Bu yöntemin önemi, bir önermenin doğru veya yanlış olduğuna ilk defa sadece kendi sistemi içinde cevap vermesi yani herhangi başka bir referans noktasının olmamasıdır. Tek kaynak insan zihnidir. Bu durum modern insan için oldukça mühimdir. Şöyle ki, insanın epistemik bir özne olarak konumlandırıldığı moderniteyle birlikte bu yöntem insanın mutlak -değişmez- nesnel bir bilgi üretebileceği umuduyla bir çok disipline uygulanmıştır.

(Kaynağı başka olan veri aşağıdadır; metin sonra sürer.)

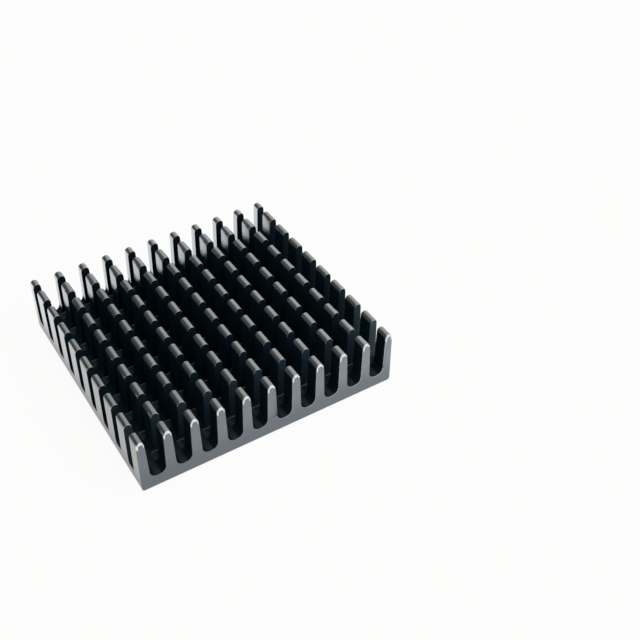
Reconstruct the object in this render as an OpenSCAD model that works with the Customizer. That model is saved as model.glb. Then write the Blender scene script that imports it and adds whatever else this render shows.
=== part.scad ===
// Pin fin heat sink: one piece of extruded aluminium. A comb-shaped bar is
// extruded along Y, and a gang of saw blades then crosses it along X, which
// leaves rows of flat pins with round tips on one thick base.
// The origin is the centre of the underside, and the pins point up, along +Z.

/* [Base] */
// Width of the bar, across the fins
base_w = 40; // [34:0.5:60]
// Length of the bar, along the fins
base_l = 38.3; // [20:0.1:80]
// Thickness of the base under the round valleys
floor_t = 1.85; // [1:0.05:3]
// Radius of the two long edges of the underside
edge_r = 0.45; // [0.1:0.05:0.8]

/* [Fins] */
// Height from the underside to the tips
total_h = 9.05; // [7:0.05:25]
// Number of fins across the bar
fin_count = 11; // [6:1:12]
// Thickness of a fin at its round tip
tip_t = 1.28; // [0.9:0.02:1.4]
// Taper of each side of a fin, in degrees
fin_draft = 1.5; // [0.5:0.1:2]
// Distance from a side of the base to the middle of the outer fin
end_inset = 0.61; // [0.5:0.01:0.9]
// Taper of the outer side of an outer fin, in degrees
side_draft = 0.8; // [0:0.1:1.2]
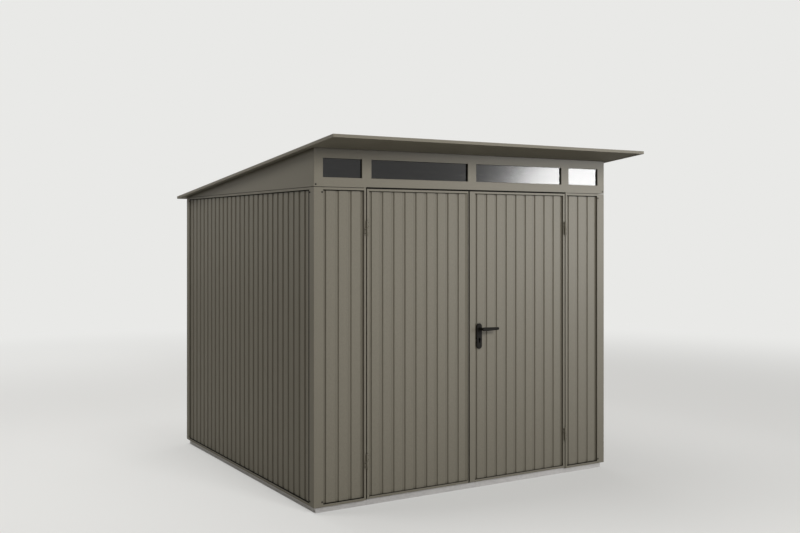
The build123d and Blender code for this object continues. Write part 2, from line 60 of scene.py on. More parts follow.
def add(tree, kind, inputs, out=0, **settings):
    """Adds a shader node with its settings and its inputs, and gives back one of its outputs.
    An input is a value, or the output of another node that is linked to it."""
    node = tree.nodes.new("ShaderNode" + kind)
    for name, value in settings.items():
        setattr(node, name, value)
    for socket, value in inputs.items():
        if isinstance(value, bpy.types.NodeSocket):
            tree.links.new(value, node.inputs[socket])
        else:
            node.inputs[socket].default_value = value
    return node.outputs[out] if node.outputs else node


# Sockets of a colour Mix node, which has several of each name
FACTOR, FIRST, SECOND, MIXED = 0, 6, 7, 2


def new_finish(name):
    """A material with an empty node tree, and the coordinates of its piece in metres."""
    material = bpy.data.materials.new(name)
    material.use_nodes = True
    tree = material.node_tree
    tree.nodes.clear()
    return material, tree, add(tree, "TexCoord", {}, "Object")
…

Örneğin Spinoza “Ahlak Öğretisini” aksiyomatik geometri yöntemine (tümdengelimsel metot) uygun bir düzenle sunar. Yani tüm ahlak kural ve ilkelerini, temel saydığı bir kaç apaçık ilkenin zorunlu sonuçları olduğunu göstermeye çalışır. Benzer şekilde Leibniz bu yöntemle siyasal sorunlara çözüm getirmeye çalışmıştır. Yine Hobbes , Öklid’in geometri için uyguladığı bu tümdengelimsel yöntemi, kendi siyaset felsefesine uygulamaya çalışmıştı.
Öte yandan çok sonra bulunan Öklid dışı geometriler aslında hakikate dair tasavvurumuzu önemli ölçüde etkilemiştir. Şöyle ki, temel aksiyom ve postulatları değiştirerek bir çok farklı geometri elde edebiliriz. Bunlardan örneğin üçgenin iç açılarının 90 dereceden fazla olduğu Riemann Geometrisi (küresel geometri) ve az olduğu Eliptik Geometriden bahsedebiliriz. İlginç olan tümü kendi içinde tutarlı olan ve böylelikle doğru bilgiye karşılık gelen sistemlerin hiçbiri evreni tam olarak açıklayamamaktadır. Hatta evrenin farklı yerlerinde farklı geometrilerden bahsedilmektedir. Örneğin kara deliklerde eliptik geometrinin olduğuna buna karşın dünya yüzeyinde Riemann Geometrisinin geçerli olduğuna dair düşünceler vardır. Bu durum Evrenin eğriliği ile açıklanır. Eğrilik ise kütle çekim yasası ile açıklanır. Doğal olarak yer çekiminin değişmesine bağlı olarak, eğriliğin sıfır, pozitif ve negatif olma durumu oluşuyor ve buradan da farklı geometrilere geçiyoruz. En azından günümüz bilim düşüncesinin açıklaması bu şekilde.
Başa dönecek olursak, tüm matematiğin bu tür önermeler sarmalıyla verilemeyeceği ve sezgisel olarak olan, fakat mantıksal olarak herhangi bir yere dayandıramadığımız bilgiler vardır. (Örneğin seçim aksiyomu). Bu durumun olağanüstü olduğunu iddia etmemiz, yine kullandığımız yönteme yüklediğimiz anlamdan kaynaklanmaktadır. Kanaatimizce insanın bir şekilde, ister tecrübi olarak, ister sezgisel olarak edindiği bilgileri bir yöntemle sunma çabası anlaşılır bir çabadır. Fakat anlamsız olan, tüm bilebileceklerimizi bu yöntem içinde bilinebilecekler arasına hapsetmemizdir. Yani olan şey, daha çok açıklama gayesiyle anlamdan uzaklaşmaktır.